Task requirements: Repeat, exactly, the run of lines that opens with the line containing "base_plate();" and closes with the line containing "cad_parts[node].hide_render = cad_parts[node].hide_viewport", and leave all other lines out.

## Begin Information supplied

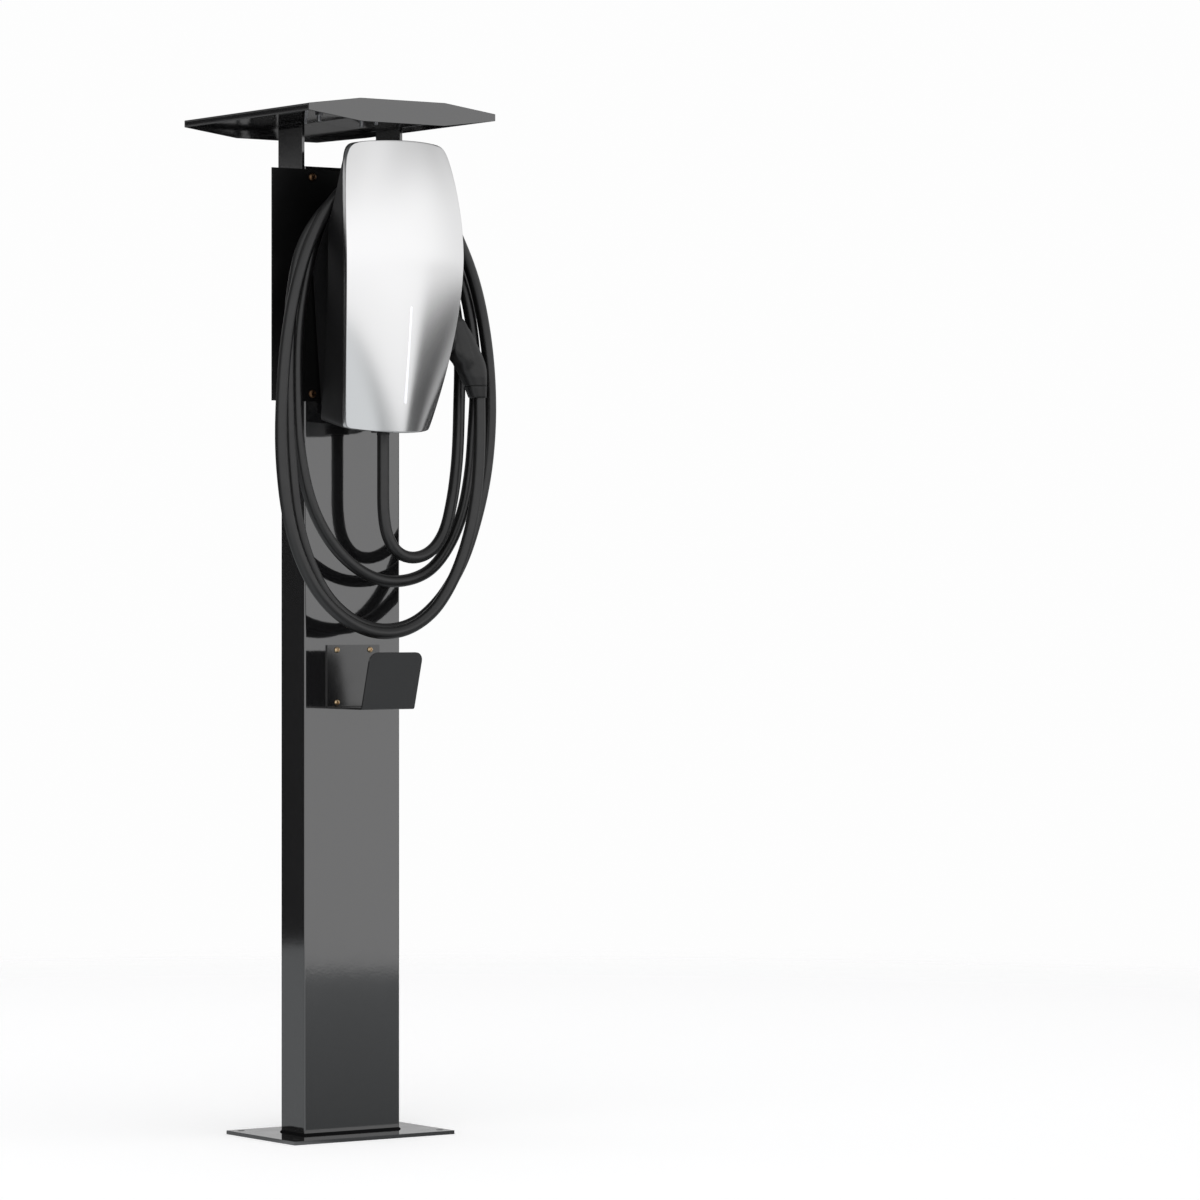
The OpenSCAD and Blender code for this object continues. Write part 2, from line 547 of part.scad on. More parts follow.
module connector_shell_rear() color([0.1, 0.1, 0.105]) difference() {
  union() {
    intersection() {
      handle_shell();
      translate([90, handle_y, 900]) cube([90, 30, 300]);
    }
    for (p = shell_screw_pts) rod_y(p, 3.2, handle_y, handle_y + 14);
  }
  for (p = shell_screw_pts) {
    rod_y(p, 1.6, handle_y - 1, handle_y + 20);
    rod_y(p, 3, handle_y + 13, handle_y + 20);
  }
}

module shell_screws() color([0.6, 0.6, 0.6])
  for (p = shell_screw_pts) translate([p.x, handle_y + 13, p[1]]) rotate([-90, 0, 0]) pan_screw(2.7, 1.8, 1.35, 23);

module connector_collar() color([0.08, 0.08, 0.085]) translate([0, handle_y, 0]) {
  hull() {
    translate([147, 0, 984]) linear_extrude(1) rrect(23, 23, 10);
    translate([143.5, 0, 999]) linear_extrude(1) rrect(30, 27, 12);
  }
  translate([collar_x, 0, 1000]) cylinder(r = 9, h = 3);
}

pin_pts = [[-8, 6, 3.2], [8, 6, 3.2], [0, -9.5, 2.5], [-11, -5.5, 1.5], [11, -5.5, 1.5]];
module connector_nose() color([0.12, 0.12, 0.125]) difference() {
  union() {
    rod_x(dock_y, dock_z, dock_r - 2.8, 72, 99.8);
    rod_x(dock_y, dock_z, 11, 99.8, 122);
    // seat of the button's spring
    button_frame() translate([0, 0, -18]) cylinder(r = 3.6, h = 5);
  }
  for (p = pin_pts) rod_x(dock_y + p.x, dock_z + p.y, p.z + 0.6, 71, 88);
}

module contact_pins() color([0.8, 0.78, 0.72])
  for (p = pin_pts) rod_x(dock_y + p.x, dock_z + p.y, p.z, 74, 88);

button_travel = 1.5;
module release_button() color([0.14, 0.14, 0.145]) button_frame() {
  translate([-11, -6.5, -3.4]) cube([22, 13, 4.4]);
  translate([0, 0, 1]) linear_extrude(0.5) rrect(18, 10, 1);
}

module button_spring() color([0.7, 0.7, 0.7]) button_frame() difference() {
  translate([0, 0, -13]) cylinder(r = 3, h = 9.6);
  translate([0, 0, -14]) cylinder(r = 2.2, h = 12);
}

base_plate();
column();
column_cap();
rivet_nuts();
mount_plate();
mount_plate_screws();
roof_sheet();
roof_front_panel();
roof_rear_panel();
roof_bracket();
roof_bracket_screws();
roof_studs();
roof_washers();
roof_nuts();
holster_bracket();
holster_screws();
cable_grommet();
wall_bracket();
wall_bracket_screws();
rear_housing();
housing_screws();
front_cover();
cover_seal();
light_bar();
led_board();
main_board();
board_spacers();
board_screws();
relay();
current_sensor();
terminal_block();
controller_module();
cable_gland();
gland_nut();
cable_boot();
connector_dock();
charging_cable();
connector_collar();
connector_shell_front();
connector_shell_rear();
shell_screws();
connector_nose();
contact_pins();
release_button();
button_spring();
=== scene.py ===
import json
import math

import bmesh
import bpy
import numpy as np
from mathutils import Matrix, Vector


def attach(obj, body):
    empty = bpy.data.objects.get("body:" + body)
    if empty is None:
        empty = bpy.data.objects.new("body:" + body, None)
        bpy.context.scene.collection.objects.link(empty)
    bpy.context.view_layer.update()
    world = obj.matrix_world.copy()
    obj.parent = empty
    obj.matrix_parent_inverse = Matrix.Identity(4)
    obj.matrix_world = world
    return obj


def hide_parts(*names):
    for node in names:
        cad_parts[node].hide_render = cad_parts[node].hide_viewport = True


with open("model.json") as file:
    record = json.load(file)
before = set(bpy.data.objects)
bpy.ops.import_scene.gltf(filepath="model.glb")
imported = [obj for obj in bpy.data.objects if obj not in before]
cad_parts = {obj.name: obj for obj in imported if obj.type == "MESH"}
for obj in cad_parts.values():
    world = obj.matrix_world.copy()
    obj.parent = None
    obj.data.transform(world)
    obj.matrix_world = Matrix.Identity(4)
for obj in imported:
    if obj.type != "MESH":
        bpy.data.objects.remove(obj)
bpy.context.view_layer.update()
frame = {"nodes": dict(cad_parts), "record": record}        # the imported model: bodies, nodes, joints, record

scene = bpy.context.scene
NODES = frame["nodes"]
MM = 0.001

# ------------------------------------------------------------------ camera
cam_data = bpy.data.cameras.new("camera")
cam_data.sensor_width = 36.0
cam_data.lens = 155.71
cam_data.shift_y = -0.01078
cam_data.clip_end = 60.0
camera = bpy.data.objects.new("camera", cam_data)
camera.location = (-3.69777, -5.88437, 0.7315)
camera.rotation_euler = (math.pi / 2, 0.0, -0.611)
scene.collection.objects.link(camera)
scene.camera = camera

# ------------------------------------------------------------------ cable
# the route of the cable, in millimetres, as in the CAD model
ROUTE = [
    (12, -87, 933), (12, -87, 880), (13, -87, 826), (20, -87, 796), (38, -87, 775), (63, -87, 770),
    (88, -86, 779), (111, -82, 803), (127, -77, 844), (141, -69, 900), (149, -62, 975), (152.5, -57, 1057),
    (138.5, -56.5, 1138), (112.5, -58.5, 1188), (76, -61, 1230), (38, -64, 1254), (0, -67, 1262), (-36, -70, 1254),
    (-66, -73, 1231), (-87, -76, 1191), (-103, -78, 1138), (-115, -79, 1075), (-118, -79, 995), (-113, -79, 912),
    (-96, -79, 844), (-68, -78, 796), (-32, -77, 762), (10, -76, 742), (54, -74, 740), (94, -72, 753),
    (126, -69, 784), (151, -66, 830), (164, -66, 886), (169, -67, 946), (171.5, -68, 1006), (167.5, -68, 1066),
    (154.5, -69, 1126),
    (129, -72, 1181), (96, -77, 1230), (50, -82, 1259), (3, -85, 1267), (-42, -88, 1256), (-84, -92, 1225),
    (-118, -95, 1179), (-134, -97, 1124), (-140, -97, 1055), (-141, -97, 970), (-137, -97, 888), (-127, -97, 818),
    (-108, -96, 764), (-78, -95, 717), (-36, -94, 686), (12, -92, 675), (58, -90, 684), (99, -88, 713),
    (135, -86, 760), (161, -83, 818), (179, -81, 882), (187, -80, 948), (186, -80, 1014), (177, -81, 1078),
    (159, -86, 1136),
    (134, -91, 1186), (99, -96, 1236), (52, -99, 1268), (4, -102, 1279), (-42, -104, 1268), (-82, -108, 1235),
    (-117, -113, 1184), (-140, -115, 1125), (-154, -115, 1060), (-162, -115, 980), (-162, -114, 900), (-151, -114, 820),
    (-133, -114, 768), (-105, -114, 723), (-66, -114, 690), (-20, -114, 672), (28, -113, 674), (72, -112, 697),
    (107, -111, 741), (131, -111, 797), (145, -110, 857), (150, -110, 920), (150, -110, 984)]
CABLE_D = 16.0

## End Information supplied

Full answer:
base_plate();
column();
column_cap();
rivet_nuts();
mount_plate();
mount_plate_screws();
roof_sheet();
roof_front_panel();
roof_rear_panel();
roof_bracket();
roof_bracket_screws();
roof_studs();
roof_washers();
roof_nuts();
holster_bracket();
holster_screws();
cable_grommet();
wall_bracket();
wall_bracket_screws();
rear_housing();
housing_screws();
front_cover();
cover_seal();
light_bar();
led_board();
main_board();
board_spacers();
board_screws();
relay();
current_sensor();
terminal_block();
controller_module();
cable_gland();
gland_nut();
cable_boot();
connector_dock();
charging_cable();
connector_collar();
connector_shell_front();
connector_shell_rear();
shell_screws();
connector_nose();
contact_pins();
release_button();
button_spring();
=== scene.py ===
import json
import math

import bmesh
import bpy
import numpy as np
from mathutils import Matrix, Vector


def attach(obj, body):
    empty = bpy.data.objects.get("body:" + body)
    if empty is None:
        empty = bpy.data.objects.new("body:" + body, None)
        bpy.context.scene.collection.objects.link(empty)
    bpy.context.view_layer.update()
    world = obj.matrix_world.copy()
    obj.parent = empty
    obj.matrix_parent_inverse = Matrix.Identity(4)
    obj.matrix_world = world
    return obj


def hide_parts(*names):
    for node in names:
        cad_parts[node].hide_render = cad_parts[node].hide_viewport = True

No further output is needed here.